— Begin INFORMATION PROVIDED —
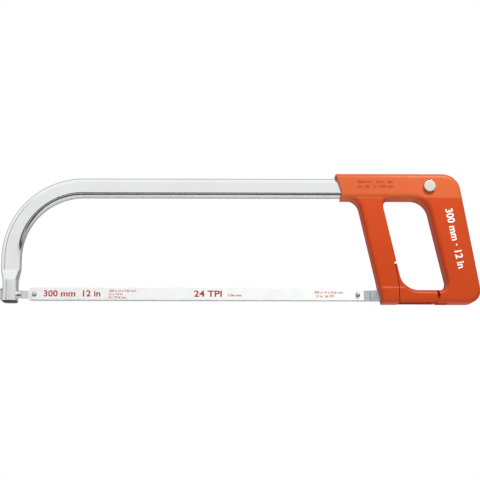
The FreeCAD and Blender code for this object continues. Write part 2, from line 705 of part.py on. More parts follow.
def make_drawbar():
    low_z = -DRAWBAR_DROP - DRAWBAR_TALL / 2
    high_z = low_z + DRAWBAR_TALL
    neck_x = DRAWBAR_PIN_X - DRAWBAR_END_R
    bar = block((DRAWBAR_STEP_X, -DRAWBAR_HALF, low_z), (neck_x, DRAWBAR_HALF, high_z))
    end_low = DRAWBAR_PIN_Z - DRAWBAR_END_R
    end_high = DRAWBAR_PIN_Z + DRAWBAR_END_R
    neck = block((neck_x - LAP, -DRAWBAR_HALF, end_low), (DRAWBAR_PIN_X, DRAWBAR_HALF, end_high))
    eye = rod_y(DRAWBAR_PIN_X, DRAWBAR_PIN_Z, DRAWBAR_END_R, -DRAWBAR_HALF, DRAWBAR_HALF)
    tip_x = rear_peg_x() - TONGUE_END
    tongue = block((tip_x, seat_y(), low_z), (DRAWBAR_STEP_X + LAP, DRAWBAR_HALF, high_z))
    corners = [e for e in tongue.Edges if e.BoundBox.YLength > LAP and e.BoundBox.XMax < tip_x + FLAT]
    tongue = tongue.makeFillet(DRAWBAR_TALL / 3, corners)
    holes = [rod_y(DRAWBAR_PIN_X, DRAWBAR_PIN_Z, LINK_PIN_R, -PAST, PAST),
             rod_y(rear_peg_x(), 0, PEG_R, -PAST, PAST)]
    return bar.fuse([neck, eye, tongue]).removeSplitter().cut(holes)


def make_drawbar_pin():
    return rod_y(DRAWBAR_PIN_X, DRAWBAR_PIN_Z, LINK_PIN_R, -PIN_HALF, PIN_HALF)


def make_pin_clips():
    def clip(near, far):
        band = ring(DRAWBAR_PIN_X, DRAWBAR_PIN_Z, LINK_PIN_R + CLIP_GRIP, CLIP_R, near, far)
        mouth = block((DRAWBAR_PIN_X - CLIP_MOUTH, near - LAP, DRAWBAR_PIN_Z),
                      (DRAWBAR_PIN_X + CLIP_MOUTH, far + LAP, DRAWBAR_PIN_Z + PAST))
        return band.cut(mouth)
    start = LINK_BAND[1] + CLIP_GAP
    return Part.makeCompound(both_sides(clip, (start, start + CLIP_THICK)))


def make_drawbar_guide():
    frame = guide_block(GUIDE_X[0], GUIDE_X[1], 0)
    return frame.cut(drawbar_slot(GUIDE_X[0] - LAP, GUIDE_X[1] + LAP, GUIDE_FIT))


def make_button_cap():
    face = -BLOCK_HALF - BUTTON_PROUD
    cap = rod_y(BUTTON_X, TUBE_AXIS_Z, BUTTON_R, face, -BLOCK_HALF + BUTTON_SKIRT)
    rim = [e for e in cap.Edges if e.BoundBox.YMax < face + FLAT]
    cap = cap.makeFillet(BUTTON_ROUND, rim)
    dimple = rod_y(BUTTON_X, TUBE_AXIS_Z, DIMPLE_R, face - LAP, face + DIMPLE_DEEP)
    thread = rod_y(BUTTON_X, TUBE_AXIS_Z, TAIL_R, face + SPIGOT_END, 0)
    return cap.cut([dimple, thread])


def make_lock_plunger():
    face = -BLOCK_HALF - BUTTON_PROUD
    collar_y = -TUBE_WIDE / 2
    spigot = rod_y(BUTTON_X, TUBE_AXIS_Z, TAIL_R, face + SPIGOT_END, -BLOCK_HALF + BUTTON_SKIRT)
    stem = rod_y(BUTTON_X, TUBE_AXIS_Z, STEM_R, -BLOCK_HALF + BUTTON_SKIRT, collar_y)
    collar = rod_y(BUTTON_X, TUBE_AXIS_Z, COLLAR_R, collar_y, collar_y + COLLAR_THICK)
    tail = rod_y(BUTTON_X, TUBE_AXIS_Z, TAIL_R, collar_y, BLOCK_HALF + BUTTON_PROUD - TAIL_END)
    return spigot.fuse([stem, collar, tail]).removeSplitter()


def make_plunger_retainer():
    face = BLOCK_HALF + BUTTON_PROUD
    cap = rod_y(BUTTON_X, TUBE_AXIS_Z, BUTTON_R, BLOCK_HALF, face)
    rim = [e for e in cap.Edges if e.BoundBox.YMin > face - FLAT]
    cap = cap.makeFillet(BUTTON_ROUND, rim)
    return cap.cut(rod_y(BUTTON_X, TUBE_AXIS_Z, TAIL_R, 0, face - TAIL_END))


def make_button_spring():
    start = -TUBE_WIDE / 2 + COLLAR_THICK + SPRING_WIRE_R + SPRING_END_GAP
    end = TUBE_WIDE / 2 - TUBE_WALL - SPRING_WIRE_R - SPRING_END_GAP
    height = end - start
    helix = Part.makeHelix(height / SPRING_TURNS, height, SPRING_R)
    wire_end = Part.Wire(Part.makeCircle(SPRING_WIRE_R, Vector(SPRING_R, 0, 0), Vector(0, 1, 0)))
    coil = Part.Wire(helix).makePipeShell([wire_end], True, True)
    coil.rotate(Vector(0, 0, 0), Vector(1, 0, 0), -90)
    coil.translate(Vector(BUTTON_X, start, TUBE_AXIS_Z))
    return coil


def keyhole_slots():
    """Open slots that let the bow leave the handle once the button is pressed."""
    near = block((BUTTON_X, -TUBE_WIDE, TUBE_AXIS_Z - STEM_R - STEM_FIT),
                 (TUBE_REAR_X + LAP, 0, TUBE_AXIS_Z + STEM_R + STEM_FIT))
    far = block((BUTTON_X, 0, TUBE_AXIS_Z - TAIL_R - STEM_FIT),
                (TUBE_REAR_X + LAP, TUBE_WIDE, TUBE_AXIS_Z + TAIL_R + STEM_FIT))
    return [near, far]


def place(shapes):
    """Move every piece so that the origin is the middle of the box's bottom."""
    box = Part.makeCompound(list(shapes.values())).optimalBoundingBox(False, False)
    shift = Vector(-(box.XMin + box.XMax) / 2, -(box.YMin + box.YMax) / 2, -box.ZMin)
    for shape in shapes.values():
        shape.translate(shift)
    return shift


def main():
    body = casting()
    shapes = {
        "bow_tube": make_bow_tube(),
        "front_end_plug": make_front_end_plug(),
        "front_blade_holder": make_front_blade_holder(),
        "front_blade_pin": make_peg(front_peg_x(), SHANK_R),
        "front_adjusting_nut": make_front_adjusting_nut(),
        "blade": make_blade(),
        "handle": make_handle(body),
        "tension_lever": make_tension_lever(body),
        "lever_pivot_pins": make_lever_pivot_pins(),
        "pivot_washers": make_pivot_washers(),
        "crank_pin": make_crank_pin(),
        "link_spacer": make_link_spacer(),
        "tension_links": make_tension_links(),
        "drawbar": make_drawbar(),
        "drawbar_pin": make_drawbar_pin(),
        "pin_clips": make_pin_clips(),
        "rear_blade_pin": make_peg(rear_peg_x(), DRAWBAR_HALF),
        "drawbar_guide": make_drawbar_guide(),
        "button_cap": make_button_cap(),
        "lock_plunger": make_lock_plunger(),
        "plunger_retainer": make_plunger_retainer(),
        "button_spring": make_button_spring(),
    }
    shift = place(shapes)
    print("shift", [round(v, 3) for v in shift])
    os.makedirs("parts", exist_ok=True)
    for name, shape in shapes.items():
        box = shape.optimalBoundingBox(False, False)
        low = [round(v, 2) for v in (box.XMin, box.YMin, box.ZMin)]
        high = [round(v, 2) for v in (box.XMax, box.YMax, box.ZMax)]
        print(name, shape.isValid(), len(shape.Solids), round(shape.Volume), low, high)
        shape.exportStep("parts/" + name + ".step")


main()
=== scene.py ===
import json
import math
import bpy
from mathutils import Matrix, Vector


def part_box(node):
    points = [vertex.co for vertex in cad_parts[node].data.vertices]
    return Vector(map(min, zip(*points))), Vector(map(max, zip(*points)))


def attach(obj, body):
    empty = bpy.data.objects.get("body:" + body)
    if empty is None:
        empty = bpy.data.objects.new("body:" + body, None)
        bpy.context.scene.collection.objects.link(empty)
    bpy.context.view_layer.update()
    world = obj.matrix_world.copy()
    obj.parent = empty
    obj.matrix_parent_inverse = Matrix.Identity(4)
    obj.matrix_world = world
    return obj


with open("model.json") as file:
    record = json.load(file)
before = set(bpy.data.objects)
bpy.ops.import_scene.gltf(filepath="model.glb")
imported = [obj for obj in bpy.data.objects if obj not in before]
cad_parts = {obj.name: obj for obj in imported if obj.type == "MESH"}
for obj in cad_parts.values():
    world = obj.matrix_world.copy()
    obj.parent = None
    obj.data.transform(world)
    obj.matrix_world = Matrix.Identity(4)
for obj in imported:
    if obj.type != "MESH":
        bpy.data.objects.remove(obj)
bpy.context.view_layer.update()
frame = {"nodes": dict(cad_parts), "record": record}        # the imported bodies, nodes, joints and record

cadNodes = frame["nodes"]
print("frame loaded,", len(cadNodes), "nodes")


def newGroup(name, scale, outputs):
    group = bpy.data.node_groups.new(name, "ShaderNodeTree")
    socket = group.interface.new_socket("Scale", in_out="INPUT", socket_type="NodeSocketFloat")
    socket.default_value = scale
    for label in outputs:
        group.interface.new_socket(label, in_out="OUTPUT", socket_type="NodeSocketFloat")
    start = group.nodes.new("NodeGroupInput")
    end = group.nodes.new("NodeGroupOutput")
    return group, start.outputs["Scale"], end


def calc(tree, operation, first, second=None, third=None):
    node = tree.nodes.new("ShaderNodeMath")
    node.operation = operation
    for i, value in enumerate((first, second, third)):
        if value is None:
            continue
        if hasattr(value, "links"):
            tree.links.new(value, node.inputs[i])
        else:
            node.inputs[i].default_value = value
    return node.outputs[0]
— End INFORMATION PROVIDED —
* _OBJECTIVE_:
Extract the run of lines that opens with the line containing "v in shift])" and closes with the line containing "joints and record"; reproduce it exactly and add nothing.

* _RESULT BELOW_:
    print("shift", [round(v, 3) for v in shift])
    os.makedirs("parts", exist_ok=True)
    for name, shape in shapes.items():
        box = shape.optimalBoundingBox(False, False)
        low = [round(v, 2) for v in (box.XMin, box.YMin, box.ZMin)]
        high = [round(v, 2) for v in (box.XMax, box.YMax, box.ZMax)]
        print(name, shape.isValid(), len(shape.Solids), round(shape.Volume), low, high)
        shape.exportStep("parts/" + name + ".step")


main()
=== scene.py ===
import json
import math
import bpy
from mathutils import Matrix, Vector


def part_box(node):
    points = [vertex.co for vertex in cad_parts[node].data.vertices]
    return Vector(map(min, zip(*points))), Vector(map(max, zip(*points)))


def attach(obj, body):
    empty = bpy.data.objects.get("body:" + body)
    if empty is None:
        empty = bpy.data.objects.new("body:" + body, None)
        bpy.context.scene.collection.objects.link(empty)
    bpy.context.view_layer.update()
    world = obj.matrix_world.copy()
    obj.parent = empty
    obj.matrix_parent_inverse = Matrix.Identity(4)
    obj.matrix_world = world
    return obj


with open("model.json") as file:
    record = json.load(file)
before = set(bpy.data.objects)
bpy.ops.import_scene.gltf(filepath="model.glb")
imported = [obj for obj in bpy.data.objects if obj not in before]
cad_parts = {obj.name: obj for obj in imported if obj.type == "MESH"}
for obj in cad_parts.values():
    world = obj.matrix_world.copy()
    obj.parent = None
    obj.data.transform(world)
    obj.matrix_world = Matrix.Identity(4)
for obj in imported:
    if obj.type != "MESH":
        bpy.data.objects.remove(obj)
bpy.context.view_layer.update()
frame = {"nodes": dict(cad_parts), "record": record}        # the imported bodies, nodes, joints and record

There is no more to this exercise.